There are about 24 entities/individuals engaged for professional services. However, the service agreement exists only with M/s Shresth Leasing and Finance Ltd and M/s Reserve Securities. In some instances, it was observed that the broker had paid fees without any service agreement and any supporting documents to substantiate the services provided by the vendors.
In the absence of any authentic papers with the Broker to establish their claim of the professional services/consultation of the above service providers, the payments to the said service providers as in the case of consultant at Kanpur tantamount to remuneration for soliciting and procuring insurance business on behalf of the insurance broker in contravention of Clause 3(b) of Code of conduct under Regulation 21.
Broker’s response:
Mr. J C Rakheja was not an employee engaged for procuring business but appointed as a consultant since he was well connected with local clients at Kanpur. Through his efforts the business was diverted to our company. Hence, we submit that his case may not be considered as employee appointed for soliciting and procuring business.

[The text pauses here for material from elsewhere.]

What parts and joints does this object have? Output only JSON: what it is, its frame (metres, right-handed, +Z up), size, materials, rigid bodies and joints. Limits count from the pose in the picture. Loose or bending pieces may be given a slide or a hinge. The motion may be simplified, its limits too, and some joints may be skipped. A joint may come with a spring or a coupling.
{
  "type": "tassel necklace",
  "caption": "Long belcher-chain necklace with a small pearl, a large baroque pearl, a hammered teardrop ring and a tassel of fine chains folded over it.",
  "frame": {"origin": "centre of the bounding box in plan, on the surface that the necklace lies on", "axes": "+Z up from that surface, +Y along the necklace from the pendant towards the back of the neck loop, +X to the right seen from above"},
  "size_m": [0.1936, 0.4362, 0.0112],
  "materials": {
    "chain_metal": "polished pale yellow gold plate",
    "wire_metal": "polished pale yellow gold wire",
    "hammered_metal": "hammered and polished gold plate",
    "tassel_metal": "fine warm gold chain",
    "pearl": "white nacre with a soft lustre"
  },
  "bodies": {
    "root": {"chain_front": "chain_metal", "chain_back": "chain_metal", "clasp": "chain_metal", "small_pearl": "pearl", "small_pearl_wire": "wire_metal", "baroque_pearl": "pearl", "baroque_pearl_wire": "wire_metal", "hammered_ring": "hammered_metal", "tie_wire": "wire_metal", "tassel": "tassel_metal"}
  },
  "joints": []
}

As regards Mrs. Sangeeta Poddar we have clarified that we have not utilized her services for procurement of business and that we were not aware about the agency background of Mrs. Poddar as she did not disclose it to us.
Mr. Dhananjay Vaidue was working in back office functions left our company on 1st Aug. 2012.
The Broker has failed to comply with clause 3(b) of code of conduct under Regulation 21 of Insurance Brokers Regulations 2002.Hence, a financial penalty of Rs.2 lakh is imposed on the Broker.The Broker is strictly warned to ensure that the violation does not recur and any future recurrence of the violation shall invite serious penal action.
In conclusion, the penalty amount of Rs 15,20,000/- (Rupees Fifteen lakh and twenty thousand only) as mentioned above shall be paid through Demand Draft drawn in favour of Insurance Regulatory and Development Authority payable at Hyderabad within 15 days from the receipt of this letter.   The Demand Draft is required to be forwarded to Shri. Lalit Kumar, Financial Adviser (Enforcement Department).
The Broker is required to ensure compliance with the above directions under intimation to the Authority.